The factual analysis of this record is a sufficient answer to this aspect of the father’s supposed constitutional argument. The father’s citation of cases from other states in which visitation was authorized with homosexual parents is of no persuasion in light of the record in this case.

The father likewise attacks the trial court order on due process grounds by asserting that the trial court prohibition against taking the boy to “gay activist social gatherings” is so vague and indefinite as to be over broad and, therefore, unconstitutional on due process and equal protection grounds. The father also asserts that the order constitutes a prior restraint under the *872first amendment, citing broad general principles of first amendment law. It is first to be noted that there is no attempt by the trial court to dictate to the father with respect to any facet of his lifestyle, attendance at church, or rights of speech. What the trial court order has attempted to require is that the father exercise his visitation rights without exposing the child to the presence of persons who aggressively promote the practice of homosexuality, the “gay activists,” and restrict the child’s attendance at a church which supports the practice of homosexuality to the extent that it recognizes a “holy union” between homosexuals as the equivalent of marriage.
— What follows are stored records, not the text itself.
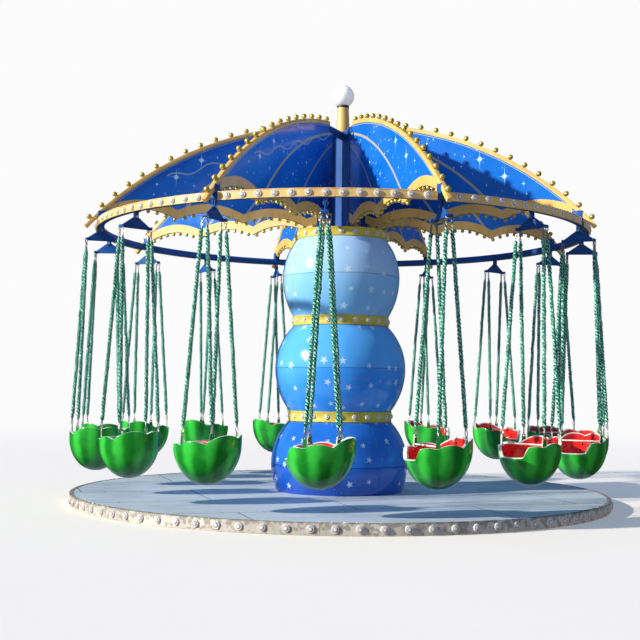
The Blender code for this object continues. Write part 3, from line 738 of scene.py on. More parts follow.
# Canopy ring: an eight-sided navy tube rolled to a circle in four quarters, with a pad under each fin
# and a pair of ears with a bolt for each swing.
RING_RADIUS = 2.740
RING_HALF_WIDTH = 0.038
RING_QUARTER = 90.0
RING_QUARTER_START = -60.0
RING_QUARTER_INSET = 0.004
RING_STEPS = 40
EAR_SIZE = (0.010, 0.046)
EAR_GAP = 0.014
EAR_BELOW_PIN = 0.024
HINGE_BOLT_RADIUS = 0.0078
HINGE_NUT_RADIUS = 0.0145
HINGE_NUT_HEIGHT = 0.009
PAD_SIZE = (0.060, 0.060, 0.020)
PAD_RISE = 0.0305
SWINGS = 16
FINS = 8

ring_low, ring_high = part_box("ring_band")
ring_z = (ring_low.z + ring_high.z) / 2
hinge_z = frame["joints"][1]["pos_m"][2]


def add_block(bm, centre, size, bevel=0.002):
    """A box with softened edges."""
    place = Matrix.Translation(centre) @ Matrix.Diagonal((*size, 1.0))
    made = bmesh.ops.create_cube(bm, size=1.0, matrix=place)["verts"]
    edges = {e for v in made for e in v.link_edges}
    soften(bm, list(edges), bevel)


def ear_pair():
    """Two ears under the ring, with the bolt that the swing's plate hangs on."""
    bm = bmesh.new()
    foot = hinge_z - EAR_BELOW_PIN
    top = ring_z - 0.020
    for side in (-1, 1):
        middle = (side * (EAR_GAP + EAR_SIZE[0]) / 2, 0.0, (foot + top) / 2)
        add_block(bm, middle, (*EAR_SIZE, top - foot), 0.003)
    return as_mesh(bm, "ear_pair")


def hinge_bolt():
    """The bolt through both ears, with its head and nut."""
    bm = bmesh.new()
    across_ears = Matrix.Translation((0, 0, hinge_z)) @ Matrix.Rotation(math.pi / 2, 4, "Y")
    reach = EAR_GAP / 2 + EAR_SIZE[0] + 0.006
    add_rod(bm, 16, HINGE_BOLT_RADIUS, 2 * reach, across_ears)
    for side in (-1, 1):
        nut_place = Matrix.Translation((side * (reach - 0.001), 0, 0)) @ across_ears
        add_rod(bm, 6, HINGE_NUT_RADIUS, HINGE_NUT_HEIGHT, nut_place)
    return as_mesh(bm, "hinge_bolt")


corner = RING_HALF_WIDTH / math.cos(math.pi / 8)
angles = [math.tau * (i + 0.5) / 8 for i in range(8)]
octagon = [(RING_RADIUS + corner * math.cos(a), ring_z + corner * math.sin(a)) for a in angles]
pad = bmesh.new()
add_block(pad, (0, 0, ring_z + PAD_RISE), PAD_SIZE)
pad_mesh = as_mesh(pad, "pad")
ear_mesh = ear_pair()
fin_angles = [360 * (i + 0.5) / FINS - 180 for i in range(FINS)]
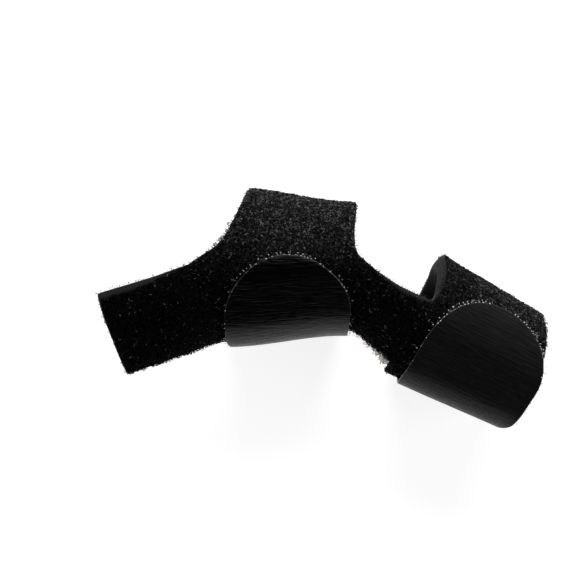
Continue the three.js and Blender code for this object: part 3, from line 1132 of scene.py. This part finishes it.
def make_lights():
    """The world, the three lights and a view that shows colours as they are."""
    world = bpy.data.worlds.new("studio")
    bpy.context.scene.world = world
    world.use_nodes = True
    tree = world.node_tree
    background = tree.nodes["Background"]
    background.inputs["Strength"].default_value = 1.0
    direction = tree.nodes.new("ShaderNodeTexCoord").outputs["Generated"]
    split = tree.nodes.new("ShaderNodeSeparateXYZ")
    tree.links.new(direction, split.inputs["Vector"])
    sky = tree.nodes.new("ShaderNodeValToRGB")
    tree.links.new(split.outputs["Z"], sky.inputs["Fac"])
    tree.links.new(sky.outputs["Color"], background.inputs["Color"])
    for stop, (height, brightness) in zip(sky.color_ramp.elements, (HORIZON, OVERHEAD)):
        stop.position = height
        stop.color = (brightness, brightness, brightness, 1)
    bpy.context.scene.view_settings.view_transform = "Standard"
    for name, light in LIGHTS.items():
        add_light(name, light["place"], light["size"], light["power"])


# The camera looks straight down, and its lens gives the photograph's scale at mid height.
# Places and heights are in millimetres, and the sensor is too.
CAMERA_PLACE = (-7.5, 3.5)
CAMERA_HEIGHT = 230
CAMERA_ROLL = 1.6
PHOTO_SIZE = 580
SENSOR = 36
PIXELS_PER_MM = 4.75
MIDDLE_HEIGHT = 14.7


def make_camera():
    """The camera over the splint, turned by the photograph's small roll."""
    data = bpy.data.cameras.new("camera")
    data.sensor_width = SENSOR
    data.sensor_fit = "HORIZONTAL"
    data.lens = PIXELS_PER_MM * CAMERA_HEIGHT * SENSOR / PHOTO_SIZE
    data.clip_start = 0.01
    camera = bpy.data.objects.new("camera", data)
    bpy.context.scene.collection.objects.link(camera)
    x, y = CAMERA_PLACE
    camera.location = (x * MM, y * MM, (MIDDLE_HEIGHT + CAMERA_HEIGHT) * MM)
    camera.rotation_euler = (0, 0, math.radians(CAMERA_ROLL))
    bpy.context.scene.camera = camera


def main():
    """Makes the stage and all pieces."""
    make_camera()
    make_lights()
    make_floor()
    brace, sheet = make_brace()
    pile = make_pile(sheet)
    rng = np.random.default_rng(SEED + 1)
    fibres = make_fuzz(sheet, fibre_material(), rng)
    edge = edge_highlight_material()
    hooks = hook_material()
    black = tape_material(
        "proximal_tape", (0.0008, 0.0005, 0.0006), (0.0026, 0.002, 0.0021), specular=0.12
    )
    brown = tape_material(
        "distal_tape", (0.0088, 0.0081, 0.0082), (0.0165, 0.0152, 0.0153), specular=0.04
    )
    for name, tab, material, bright in (
        ("proximal", PROXIMAL_TAB, black, proximal_hook_glints),
        ("distal", DISTAL_TAB, brown, distal_hook_glints),
    ):
        piece, tape = make_tab(name + "_tape", name + "_hook_tab", tab, material, edge)
        border = make_edge_hooks(name + "_edge_hooks", tape, tab, hooks, bright, rng)
        field = make_hook_field(name + "_hook_field", tab, hooks, rng)


main()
The record in this case is sufficient to authorize these restrictions upon the exercise of the father’s visitation rights. In fact, the record would support an even broader prohibition upon the father’s exercise of visitation in the presence of known homosexuals. If the father persists in his vehement espousal to the child of the “desirability” of his chosen lifestyle, even within the constraints of the present limitation, and that results in harm to the child, the authorities would support even greater restrictions upon his rights of visitation.

The judgment of the trial court is affirmed.

All concur.

. Currently, see 32 C.J.S. Evidence § 569(1), at p. 607 (1964).